Dorothy, Sally and Stephen Barton were teachers, and as Clara early showed her quick mentality, they all took great interest in educating her according to their different ideas. As a result, when the little girl was three years old she could read a story to herself, and knew a little bit about geography, arithmetic and spelling. That decided the family. Such a bright mind must be developed as early as possible. So on a fine, clear winter morning Stephen lifted her to his shoulders with a swing of his strong arms, and in that way she rode to the school taught by Col. Richard C. Stone, a mile and a half from the Barton farm. Although the new pupil was such a very little girl, and so shy that often she was not able even to answer when she was spoken to or to join the class in reciting Bible verses or in singing songs, yet Colonel Stone was deeply interested in her, and his manner of teaching was so unusual that the years with him made a lasting impression on his youngest scholar's mind. To Clara it was a real loss when, at the end of five years, the Colonel left the school, to be succeeded by Clara's sisters in summer and by her brother Stephen in winter.
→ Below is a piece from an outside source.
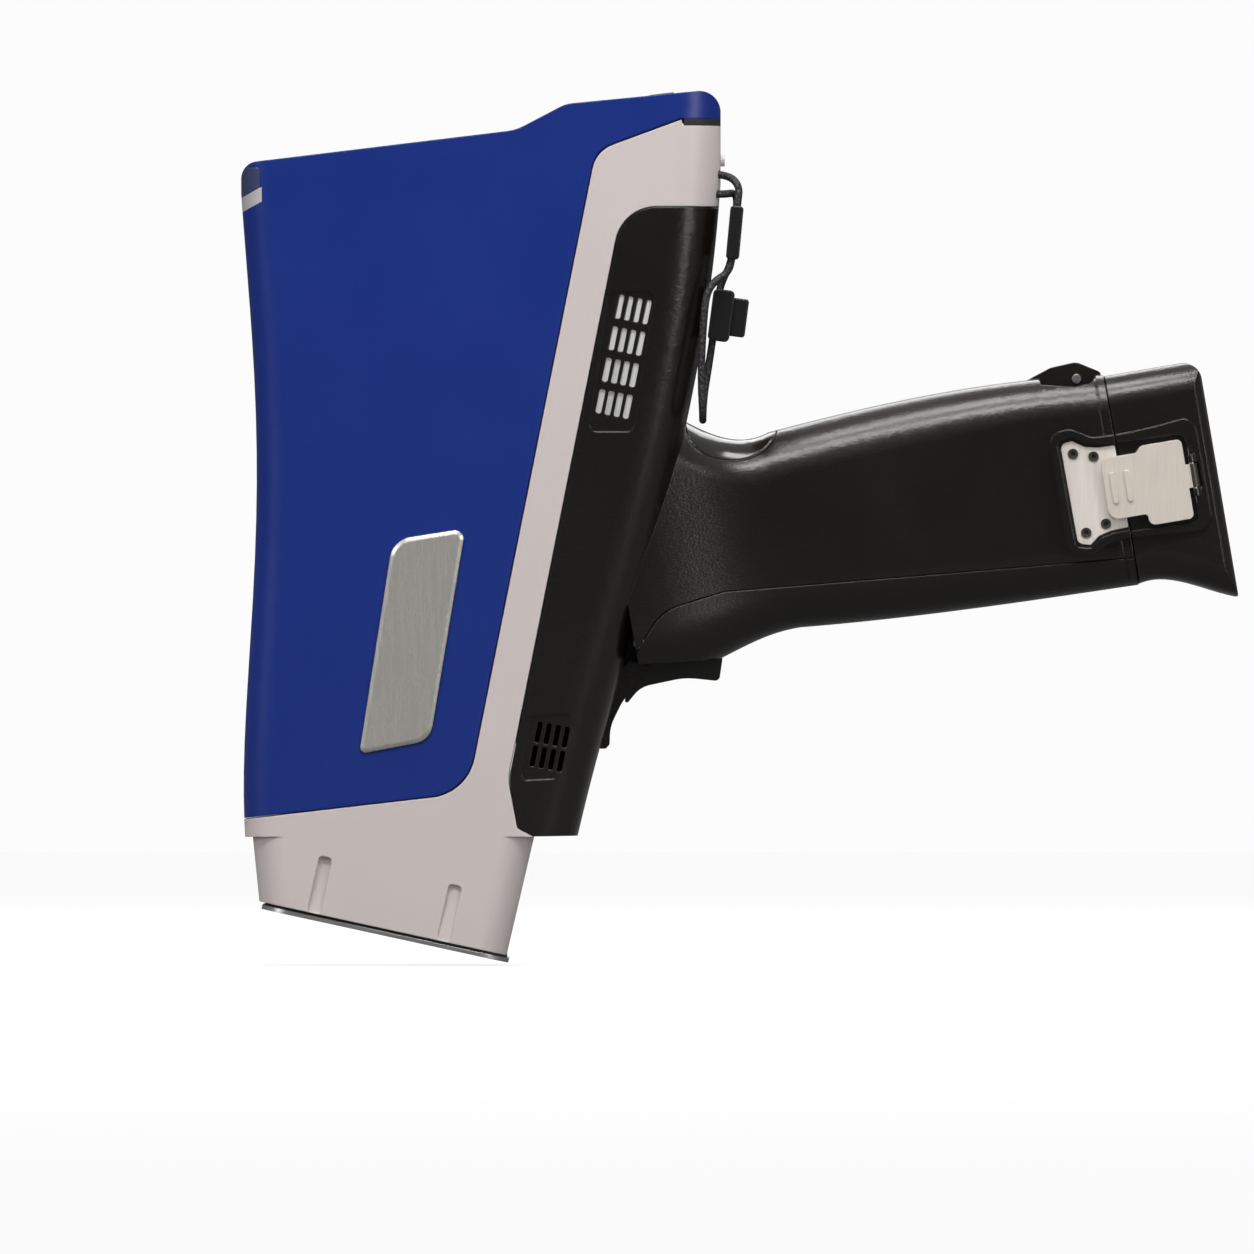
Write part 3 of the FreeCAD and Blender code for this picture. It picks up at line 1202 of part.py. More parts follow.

David was Clara's favorite brother. So athletic was he, and so fond of all forms of out-of-door life and exercise, that he was no less than a hero to the little sister, who watched him with intense admiration, and in her secret heart determined that some day and in some way she, too, would be brave and daring.

Having decided this in her own mind, when David suggested teaching her to ride, she was delighted, and, hiding her fear, at once took her first lesson on one of the beautiful blooded colts which were a feature of her father's farm. In her Story of My Childhood she says: "It was David's delight to take me, a little girl five years old, to the field, seize a couple of those beautiful grazing creatures, broken only to the halter and bit, and, gathering the reins of both bridles in one hand, throw me on the back of one colt, spring on the other himself, and, catching me by the foot and bidding me 'cling fast to the mane,' gallop away over field and fen, in and out among the other colts, in wild glee like ourselves. They were merry rides we took. This was my riding-school. I never had any other, but it served me well.... Sometimes in later years when I found myself on a strange horse, in a troop saddle, flying for life or liberty in front of pursuit, I blessed the baby lessons of the wild gallops among the colts."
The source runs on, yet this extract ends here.